In the proposed theoretical approach, we consider a mathematical tool for numerical modeling of dynamics of complex multicomponent systems.

As may be seen from some results presented in this paper, the new dynamic model has practically unlimited facilities to simulate any type of oscillations, including chaotic . Oscillations and waves play a very special important role in practically all disciplines of science. Chemical oscillations are a comparatively new subject for study and we think that new mathematical tools for their simulations are needed. One of the possible ways is presented here. We found good agreement between our theoretically calculated types of oscillatory curves and experimental results obtained in B-Z reaction, CO2-oxidation and ECG analyses.

We hope that a new calculus—"calculus of iterations", should be further developed and used in a same way as we do with calculus of infinitesimal and differential equations. Being much simpler from a calculation point of view (in comparison with differential equations) the proposed mathematical model can be used when real-time calculations are needed.

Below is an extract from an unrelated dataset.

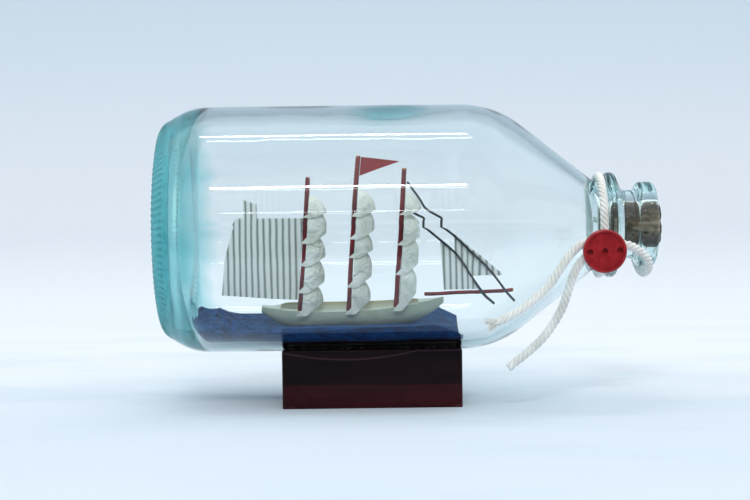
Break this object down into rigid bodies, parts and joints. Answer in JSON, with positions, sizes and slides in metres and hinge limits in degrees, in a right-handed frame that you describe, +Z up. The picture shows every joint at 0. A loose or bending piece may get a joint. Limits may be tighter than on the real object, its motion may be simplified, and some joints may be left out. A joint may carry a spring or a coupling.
{
  "type": "ship in a bottle",
  "caption": "Corked glass bottle lying on a wooden cradle block, with a three-masted paper-sailed ship on a clay sea inside and a twine bow with a button at the neck.",
  "frame": {"origin": "bottom centre of the object: on the surface that the block stands on, under the middle of the bottle with its cork", "axes": "+X along the bottle from its base to its mouth, +Y across it away from the button, +Z up"},
  "size_m": [0.1414, 0.07, 0.085],
  "materials": {
    "black_thread": "black thread",
    "blue_clay": "modelling clay",
    "bottle_glass": "clear pale aqua, polished",
    "cork": "agglomerated cork, matt",
    "cotton_twine": "three-strand cotton",
    "cream_paper": "cream",
    "glue": "clear glue",
    "grey_hull": "painted grey-cream",
    "maroon_wood": "dark maroon gloss varnish",
    "red_paint": "red paint",
    "red_paper": "red paper",
    "red_plastic": "red, glossy",
    "striped_paper": "cream with thin dark stripes"
  },
  "bodies": {
    "bottle": {"bowsprit": "red_paint", "clay_sea": "blue_clay", "cradle_block": "maroon_wood", "cradle_glue": "glue", "fore_mast": "red_paint", "fore_sail_1": "cream_paper", "fore_sail_2": "cream_paper", "fore_sail_3": "cream_paper", "fore_sail_4": "cream_paper", "glass_bottle": "bottle_glass", "inner_jib": "striped_paper", "inner_stay": "black_thread", "main_mast": "red_paint", "main_sail_1": "cream_paper", "main_sail_2": "cream_paper", "main_sail_3": "cream_paper", "main_sail_4": "cream_paper", "main_sail_5": "cream_paper", "mizzen_mast": "red_paint", "mizzen_sail_1": "cream_paper", "mizzen_sail_2": "cream_paper", "mizzen_sail_3": "cream_paper", "mizzen_sail_4": "cream_paper", "mizzen_sail_5": "cream_paper", "outer_jib": "striped_paper", "outer_stay": "black_thread", "pennant": "red_paper", "red_button": "red_plastic", "ship_hull": "grey_hull", "spanker_sail": "striped_paper", "twine_front_tail": "cotton_twine", "twine_hanging_tail": "cotton_twine", "twine_knot": "cotton_twine", "twine_lip_strand": "cotton_twine", "twine_ring": "cotton_twine"},
    "stopper": {"cork_stopper": "cork"}
  },
  "joints": [
    {"name": "cork_pull", "type": "slide", "parent": "bottle", "child": "stopper", "axis": [1, 0, 0], "range_m": [0, 0.016]}
  ]
}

Our model is deterministic—and does not use any probabilistic approaches—for simulating the dynamics of chemical reactions in space and time. The set of difference equations, by their very nature, provide chaotic regimes, which play the same role as the introduction of the random number generator in differential equations, and therefore suitable for simulations of a system's complex stochastic behavior.

We understand that we are standing at the very beginning of the new discrete dynamics of complex and living systems, but even the preliminary results we have obtained by the proposed basic algebraic equations and subsequently difference equations with clear physicochemical meaning have given us the confidence to believe that we have entered a field with great potential.